Monday, February 9, 2009
Memories
On a trip to the dump, I was met with this simple image of an old couch that had seen its day and was now discarded so its previous owner could purchase a new and better looking piece of furniture. It gave me a strange feeling inside, knowing that the couch had been used and then thrown out when it was no longer wanted. I felt stupid for thinking such a ridiculous thought because it would be childish to think that the couch cared one way or the other. The scene surrounding the dejected couch may have been the culprit for my internal angst; the dump was a graveyard of unwanted items that had at one point been useful or wanted by someone. Themes of betrayal and pain danced in my mind as I tried to imagine the vast amount of memories that couch held, from Christmases to Sunday football games.
My dad called me back to the truck to help him unload a mass of nail infested walling from a project in our house. I slipped on my worn, leather gloves and got to work unloading the abusive cargo. However, the ideas the forgotten couch had evoked inside of me still stirred and whirled around within my ever-brooding mind. I let my thoughts drift back to imagining all the memories that the couch could have possibly seen in its day. I was rudely brought back to reality with a previously unseen nail that set itself into my arm as if it had belonged there all along. My dad laughed at my mistake and told me not to get his gloves bloody. I chuckled at this but went back to my couch thoughts. We finished up with the unloading and I slipped off my gloves and set them in the car.
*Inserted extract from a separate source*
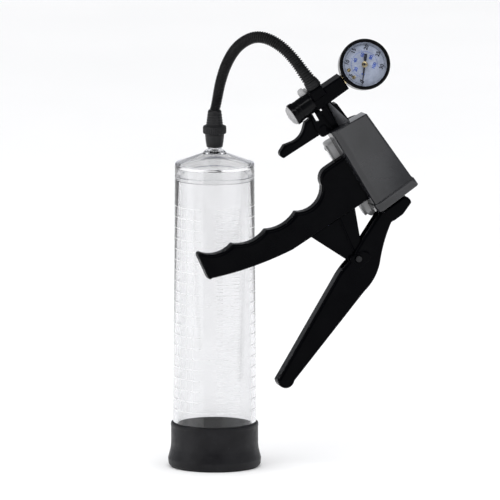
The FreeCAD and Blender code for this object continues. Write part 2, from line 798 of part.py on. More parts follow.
def lever():
    """The moving handle: solid below its pivot, forked round the web and the rod's eye above it."""
    body = part_body("lever", PUMP)
    side = sketch_on(body, "side", "XZ_Plane")
    outline(side, [
        ("10", "-103.8"),
        ("13.4", "-111.6", "13.6", "-107"),
        ("3", "-115.4"),
        ("-8", "-115.8"),
        ("-31.3", "-135.6", "-19.2", "-124"),
        ("-55.3", "-148.9", "-42.6", "-144.6"),
        ("-140", "-175.4"),
        ("-150.9", "-167.4", "-149.4", "-176.2"),
        ("-70.4", "-128.2"),
        ("-52", "-121.6", "-61.5", "-124.2"),
        ("-36", "-114"),
        ("-12", "-103.8"),
    ])
    padded(body, side, "lever_thickness")
    boss = sketch_on(body, "boss", "XZ_Plane")
    circle(boss, "7", "pivot_x", "pivot_z")
    padded(body, boss, "lever_thickness + 1.6", "boss_pad")
    fork = sketch_on(body, "fork", "XZ_Plane")
    outline(fork, [("-68.2", "-107.1"), ("-46.6", "-152"), ("30", "-152"), ("30", "-90"), ("-68.2", "-90")])
    pocketed(body, fork, "fork_gap", "fork_pocket")
    hole = sketch_on(body, "pivot_hole", "XZ_Plane")
    circle(hole, "pivot_radius + plunger_gap", "pivot_x", "pivot_z")
    pocketed(body, hole, "30", "pivot_pocket")
    slot = sketch_on(body, "slot", "XZ_Plane")
    run_x, run_z = number("axis_offset - pivot_x"), number("rod_eye_height - pivot_z")
    reach = math.hypot(run_x, run_z)
    along = FreeCAD.Vector(run_x / reach, run_z / reach, 0)
    across = FreeCAD.Vector(-along.y, along.x, 0)
    pivot = FreeCAD.Vector(number("pivot_x"), number("pivot_z"), 0)
    half_width = 2.35
    low, high = pivot + along * (run_x - 0.4), pivot + along * (reach + 0.4)
    points = [low + across * half_width, high + across * half_width, high + along * half_width,
              high - across * half_width, low - across * half_width, low - along * half_width]
    a, b, c, d, e, f = [(str(p.x), str(p.y)) for p in points]
    outline(slot, [b, d + c, e, a + f])
    pocketed(body, slot, "30", "slot_pocket")


def pivot_parts():
    node(plain("Cylinder", "pivot_pin", at(PUMP, "pivot_x", "-9.3", "pivot_z", ALONG_Y),
               Radius="pivot_radius", Height="18.6"))
    behind_lever = at(PUMP, "pivot_x", "9.3", "pivot_z", ALONG_Y)
    disc = plain("Cylinder", "clip_disc", behind_lever, Radius="4.2", Height="0.8")
    core = plain("Cylinder", "clip_core", behind_lever, Radius="1.4", Height="0.8")
    joined("Cut", "pivot_clip", disc, core)


# ---- gauge ----


def gauge_parts():
    turned("gauge_case", GAUGE, [
        ("0", "0 - gauge_half_depth"),
        ("gauge_radius - 1.8", "0 - gauge_half_depth"),
        ("gauge_radius - 0.8", "1 - gauge_half_depth"),
        ("gauge_radius - 0.8", "9.3"),
        ("gauge_radius - 0.8 - gauge_wall", "9.3"),
        ("gauge_radius - 0.8 - gauge_wall", "gauge_wall - gauge_half_depth"),
        ("0", "gauge_wall - gauge_half_depth"),
    ])
    case = nodes[-1]
    inlet = sketch_on(case, "inlet", "YZ_Plane", "0 - gauge_radius")
    circle(inlet, "stem_radius")
    pocketed(case, inlet, "20", "inlet_pocket")
    turned("gauge_bezel", GAUGE, [
        ("gauge_radius - 0.75", "5"),
        ("gauge_radius", "5.4"),
        ("gauge_radius", "gauge_half_depth - 0.9"),
        ("gauge_radius - 0.9", "gauge_half_depth"),
        ("gauge_radius - 2.2", "gauge_half_depth"),
        ("gauge_radius - 2.8", "gauge_half_depth - 0.7"),
        ("gauge_radius - 2.8", "10.9"),
        ("gauge_radius - 2", "10.9"),
        ("gauge_radius - 2", "9.4"),
        ("gauge_radius - 0.75", "9.4"),
    ])
    on_dial = [at(GAUGE, "0", "0", height) for height in ("9.4", "dial_height - 0.6", "dial_height - 2")]
    node(plain("Cylinder", "gauge_lens", on_dial[0], Radius="gauge_radius - 2.1", Height="1.45"))
    dial = plain("Cylinder", "dial_disc", on_dial[1], Radius="dial_radius", Height="0.6")
    hole = plain("Cylinder", "dial_hole", on_dial[2], Radius="0.9", Height="4")
    joined("Cut", "gauge_dial", dial, hole)
    heads = []
    for i, y in enumerate(("-3.4", "3.4")):
        place = at(GAUGE, "-12.6", y, "dial_height")
        heads.append(plain("Cylinder", f"dial_screw_{i}", place, Radius="1.5", Height="0.8"))
    joined("Compound", "gauge_dial_screws", *heads)
    angle = math.radians(POINTER_ANGLE - 7)
    beside_pointer = at(GAUGE, 12.6 * math.cos(angle), 12.6 * math.sin(angle), "dial_height")
    node(plain("Cylinder", "gauge_stop_pin", beside_pointer, Radius="0.6", Height="1.7"))
    block = plain("Box", "movement_block", at(GAUGE, "-6", "-5", "-2"), Length="12", Width="10", Height="6")
    spindle = plain("Cylinder", "movement_spindle", at(GAUGE, "0", "0", "3"),
                    Radius="0.6", Height="dial_height - 3")
    joined("Fuse", "gauge_movement", block, spindle)
    node(plain("Torus", "bourdon_tube", at(GAUGE, "0", "0", "-6"),
               Radius1="12", Radius2="1.7", Angle3="250"))


def gauge_pointer():
    turn = FreeCAD.Rotation(FreeCAD.Vector(0, 0, 1), POINTER_ANGLE)
    body = part_body("gauge_pointer", at(GAUGE, "0", "0", "dial_height + 1.3", turn))
    face = sketch_on(body, "face", "XY_Plane")
    outline(face, [
        ("15.6", "-0.2"),
        ("16", "0"),
        ("15.6", "0.2"),
        ("0", "0.75"),
        ("-3", "0.55"),
        ("-3.4", "1.1"),
        ("-8", "1.1"),
        ("-8", "-1.1"),
        ("-3.4", "-1.1"),
        ("-3", "-0.55"),
        ("0", "-0.75"),
    ])
    pad = body.newObject("PartDesign::Pad", "gauge_pointer_pad")
    pad.Profile = face
    pad.Length = 0.35
    turned("pointer_hub", at(GAUGE, "0", "0", "dial_height + 0.1"), [
        ("0", "0"),
        ("1.2", "0"),
        ("1.2", "1.2"),
        ("1.9", "1.65"),
        ("1.9", "2.0"),
        ("0.9", "2.2"),
        ("0", "2.2"),
    ])


def gauge_stem():
    turned("gauge_stem", at(PUMP, "0", "0", "0", ALONG_X), [
        ("1", "12"),
        ("stem_radius - 0.6", "12"),
        ("stem_radius - 0.6", "gauge_x - gauge_radius - 0.2"),
        ("stem_radius", "gauge_x - gauge_radius - 0.2"),
        ("stem_radius", "gauge_x - 9"),
        ("1", "gauge_x - 9"),
    ])


for make in (base_collar, chamber_tube, chamber_cap, nipple_o_ring, coupling_socket, coupling_collar,
             coupling_spring, hose, hose_end_ferrule, manifold, side_plug, valve_parts, trigger_bracket,
             release_trigger, trigger_pin, barrel_parts, piston_parts, piston_rod, front_cover, rear_cover,
             cover_screws, grip, lever, pivot_parts, gauge_parts, gauge_pointer, gauge_stem):
    make()
doc.recompute()

for thing in doc.Objects:
    if "Invalid" in thing.State or "Error" in thing.State:
        raise SystemExit(f"{thing.Name} failed: {thing.State}")
os.makedirs("parts", exist_ok=True)
for piece in nodes:
    shape = piece.Shape
    if shape.isNull() or not shape.isValid() or not shape.Solids:
        raise SystemExit(f"{piece.Label} has no valid solid")
    shape.exportStep(f"parts/{piece.Label}.step")
    print(piece.Label, round(shape.Volume), len(shape.Solids))
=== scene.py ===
"""Hand vacuum pump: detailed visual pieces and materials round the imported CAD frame.

Shapes are worked out in millimetres in the axes of the chamber or of the pump, and stored in metres.
The pump's axes are X towards the gauge, Z up its barrel and Y to the back.
"""
import json
import math

import bmesh
import bpy
import numpy as np
from mathutils import Matrix, Vector


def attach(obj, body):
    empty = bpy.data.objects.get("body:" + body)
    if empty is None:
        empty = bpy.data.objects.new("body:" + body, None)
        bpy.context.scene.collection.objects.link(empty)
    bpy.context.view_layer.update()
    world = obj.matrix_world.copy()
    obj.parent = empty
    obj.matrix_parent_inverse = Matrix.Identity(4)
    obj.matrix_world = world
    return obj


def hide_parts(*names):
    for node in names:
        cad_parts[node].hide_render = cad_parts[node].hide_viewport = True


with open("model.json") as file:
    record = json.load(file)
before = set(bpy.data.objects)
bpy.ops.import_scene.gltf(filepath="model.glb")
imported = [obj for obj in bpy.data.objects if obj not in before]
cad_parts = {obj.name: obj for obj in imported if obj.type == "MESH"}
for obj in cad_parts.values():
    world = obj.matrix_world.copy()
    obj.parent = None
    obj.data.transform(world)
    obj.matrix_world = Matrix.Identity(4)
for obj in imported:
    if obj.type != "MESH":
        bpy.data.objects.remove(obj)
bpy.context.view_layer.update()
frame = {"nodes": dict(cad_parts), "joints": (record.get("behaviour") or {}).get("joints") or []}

MM = 0.001
TURN = 2 * math.pi

# ---- places, from the frame's joints ----

joints = {joint["name"]: joint for joint in frame["joints"]}
gauge_centre = Vector(joints["pointer_turn"]["pos_m"])
gauge_normal = Vector(joints["pointer_turn"]["axis"]).normalized()
pump_x = -Vector(joints["plunger_slide"]["axis"]).normalized()
pump_y = Vector(joints["lever_swing"]["axis"]).normalized()
pump_z = -Vector(joints["rod_slide"]["axis"]).normalized()
GAUGE_X = 42.0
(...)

My dad hopped in the drivers seat and turned on the ignition. I looked back at the couch and realized that I could not just forget about such a special piece of trash. I jumped out of the car with my digital Nikon D70 and, when I pressed that little silver button, felt my camera take on the heavy burden of years of memory and even a little wisdom. With the sound of the shutter, I knew the couch would at least not be forgotten in a graveyard of once-loved memory holders. I turned around and saw my dad driving slowly away, making me run after him. I knew he was laughing to himself.